The study found that the lifetime cost of a single case of child maltreatment in 2015 averaged $830,000, compared with an earlier estimate of $210,000. In fatal cases, the cost increased from $1.3 million in 2008 to $16.6 million in 2015. The increases are due in large part to adding the intangible costs of abuse to communities.

Study author Dr. Cora Peterson, a CDC economist, said that includes the pain, suffering and grief when a child is injured or killed.

"We measure intangible costs in two ways for a study like this," she said. "First, we need to measure what community members would theoretically pay to help a child avoid child maltreatment. And second, we need to measure reduced quality of life among adults who were victims of child maltreatment in their youth."

The study estimated the total cost nationwide for substantiated cases of child maltreatment in 2015 was nearly $430 billion. The estimated cost for investigated cases was $2 trillion. The researchers said evidence-based interventions to reduce child abuse might offset these costs.

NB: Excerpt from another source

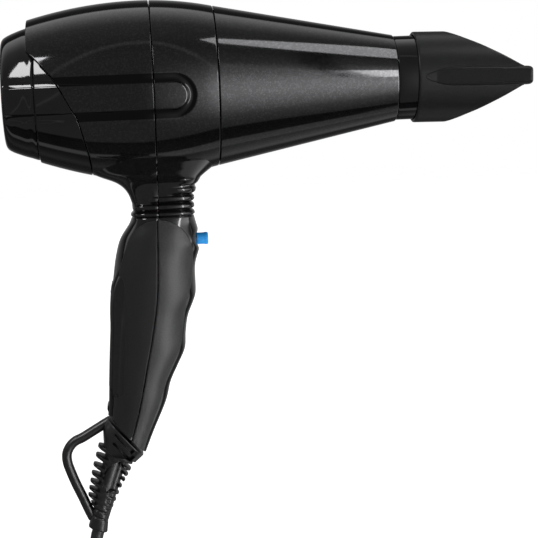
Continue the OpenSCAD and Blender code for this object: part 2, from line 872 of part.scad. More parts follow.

Home visiting is one of the evidence-based interventions for prevention. Miriam Staffen, a home visitor for at-risk parents in Twin Falls, said abuse can have a generational effect on a family and that the high costs cited in the study make sense from this perspective. She noted that most adverse experiences occur before age 5.

"So if we can reach those parents during pregnancy, and work on those parenting skills when that child's brain is developing, it can change what they're experiencing," she said, "so that they can actually grow and develop the way that they need to."

Staffen said there's at least one positive in the report: Cases of child abuse appear to be trending down. The number of cases nationwide decreased from about 580,000 in 2008 to 480,000 in 2015.

The study is online at sciencedirect.com.